Create a yaml file to store the values for your integration. Ours live in a directory simply called /pipes.

role_arn: 'put your aws arn here'
locations:
  - 'put your locations here'

From /pipes you can run the following command to create the integration and pass back the generated STORAGE_AWS_IAM_USER_ARN and STORAGE_AWS_EXTERNAL_ID to the json block of your AWS trust relationship.
dbt run-operation create_s3_integration --args "$(cat [integration yaml file])"

Here comes the super duper fun part :partying_face: where you create a yaml file to create the stage and the pipe. Again ours live in /pipes.

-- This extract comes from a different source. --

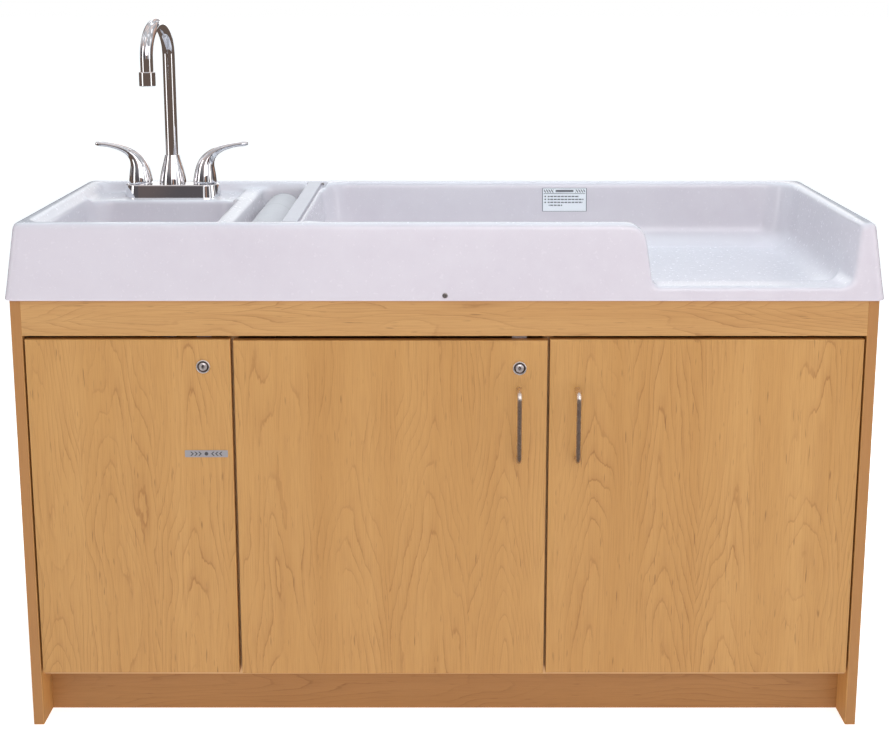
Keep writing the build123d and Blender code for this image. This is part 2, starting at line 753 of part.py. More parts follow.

Below is a sample.

integration_name: revenue
schema_name: raw_sendgrid
table_name: event_webhook
pipe_name: sendgrid_pipe
stage_name: sendgrid_stage
s3_url: 'put your file location here'
columns:
  sendgrid_json: variant
file_type: 'JSON'

Now all you have to do is run this command while in /pipes. This command also creates the table and loads historic data to Snowflake.
dbt run-operation create_pipe --args "$(cat [pipe yaml file])"

The last step to automating the load of new data is to load the SQS notification channel in AWS. You can get that from Snowflake by running desc pipe [pipe name]

5 Likes

Note that the YAML files used to define integrations and pipes should not be placed within the models directory. Otherwise, dbt will try to parse them as schema files and the command will fail.

Can you add an example of multiple environment DBT code for Snowpipe sourcing from Azure Blob Storage?